All papers should be in the standard USENIX format. Specifically, regarding page limits, your paper should be typeset in two-column format in 10-point type on 12 point (single-spaced) leading, with a text block no more than 6.5″ wide by 9″ deep. Papers must be submitted via the Web submission form, which will be available here soon.

Paper submissions must be submitted in a form suitable for anonymous review: no author names or affiliations may appear on the title page, and authors should avoid revealing their identities in the text. When referring to your previous work, do so in the third person, as though it were written by someone else. Only blind the reference itself in the (unusual) case that a third-person reference is infeasible. Contact the program co-chairs at foci13chairs@usenix.org if you have any questions.

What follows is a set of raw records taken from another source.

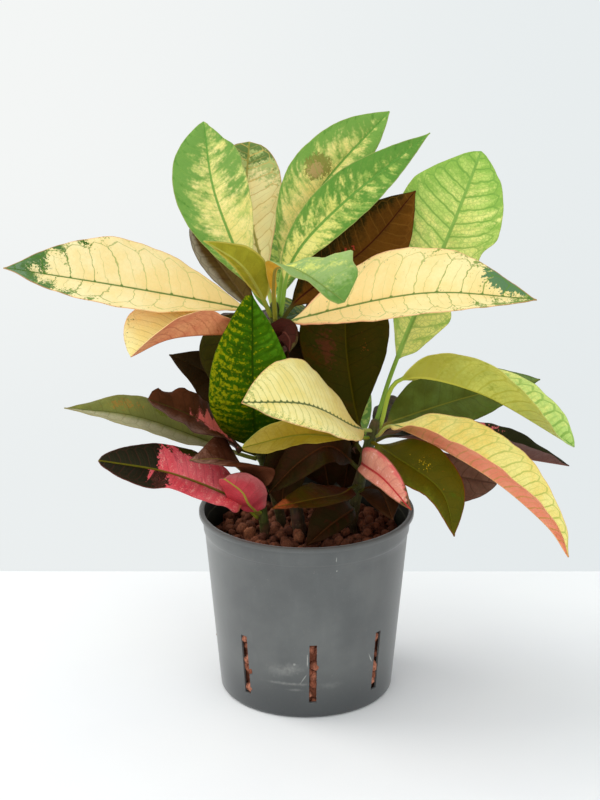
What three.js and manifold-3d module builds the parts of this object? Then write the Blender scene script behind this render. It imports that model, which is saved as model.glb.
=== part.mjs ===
// A croton in its slitted plastic growing pot, filled with clay pebbles.
// Millimetres, +Z up. The origin is the centre of the pot's base, the front is -Y and the right is +X.
import * as THREE from 'three';
import { mergeVertices } from 'three/addons/utils/BufferGeometryUtils.js';
import Module from 'manifold-3d';

const wasm = await Module();
wasm.setup();

// ---------------------------------------------------------------- driving dimensions

const CLEARANCE = 0.3; // between pieces that touch

const POT = {
  height: 115,
  baseRadius: 52.6,
  mouthRadius: 62.7,
  wall: 1.4,
  floor: 2,
  footRound: 2.4,
  collarHeight: 13,
  collarStep: 0.6,
  lipRadius: 65,
  lipHeight: 3.2,
  sides: 48,
};

const SLITS = { count: 8, width: 4.5, bottom: 11, top: 50, firstAngle: -86 };

const DRAINS = { count: 6, inner: 18, outer: 40, width: 4 };

const SUBSTRATE = { surface: 97, crown: 2, pebbles: 84, pebbleMin: 3.6, pebbleMax: 5, seed: 11 };

const STEM_SIDES = 10;
const STEM_STEPS = 12;

const PETIOLE = { width: 2.6, thickness: 2.2 };
const BLADE = { rib: 1.6, thickness: 0.8, edge: 0.6, tipWidth: 1.4 };

// Rows of a leaf along its blade as shares of its length, and its points across from left to right.
const BLADE_ROWS = [0, 0.1, 0.24, 0.38, 0.52, 0.66, 0.8, 0.92, 1];
const ACROSS = [-1, -0.5, 0, 0.5, 1];

const COLOURS = {
  pot: 0x686b6b,
  pebble: 0x7d4c38,
  bark: 0x5c5a2e,
  cream: 0xf6df94,
  lime: 0xb4d266,
  bottle: 0x2f6a14,
  olive: 0x5a5a16,
  mahogany: 0x4a2018,
  rose: 0xc9505c,
  sage: 0x7c8a58,
};

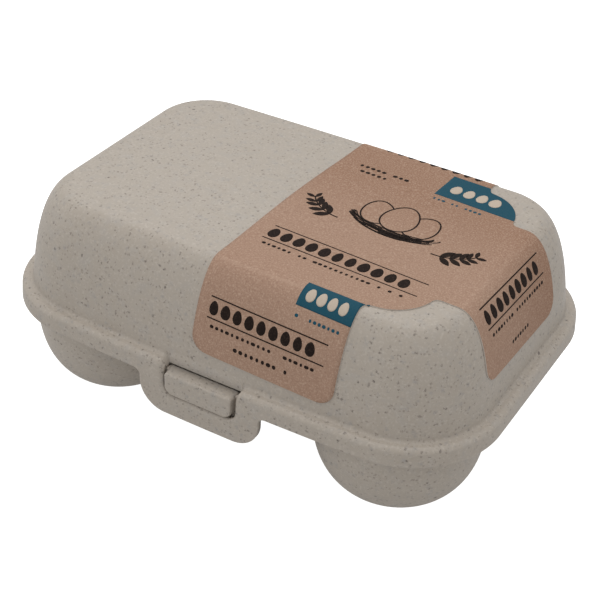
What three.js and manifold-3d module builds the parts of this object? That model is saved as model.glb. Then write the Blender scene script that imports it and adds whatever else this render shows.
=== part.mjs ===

Papers that do not comply with the submission requirements, including length and anonymity, may be rejected without review.

All accepted papers will be available online to registered attendees before the workshop. If your paper should not be published prior to the event, please notify production@usenix.org. The papers will be available online to everyone beginning on the day of the workshop, August 13, 2013.

Simultaneous submission of the same work to multiple venues, submission of previously published work, or plagiarism constitutes dishonesty or fraud. USENIX, like other scientific and technical conferences and journals, prohibits these practices and may take action against authors who have committed them. See the USENIX Conference Submissions Policy for details. Note, however, that we expect that many papers accepted for FOCI ’13 will eventually be extended as full papers suitable for presentation at future conferences. Questions? Contact your program co-chairs, foci13chairs@usenix.org, or the USENIX office, submissionspolicy@usenix.org.

Papers accompanied by nondisclosure agreement forms will not be considered. Accepted submissions will be treated as confidential prior to publication on the USENIX FOCI ’13 Web site; rejected submissions will be permanently treated as confidential.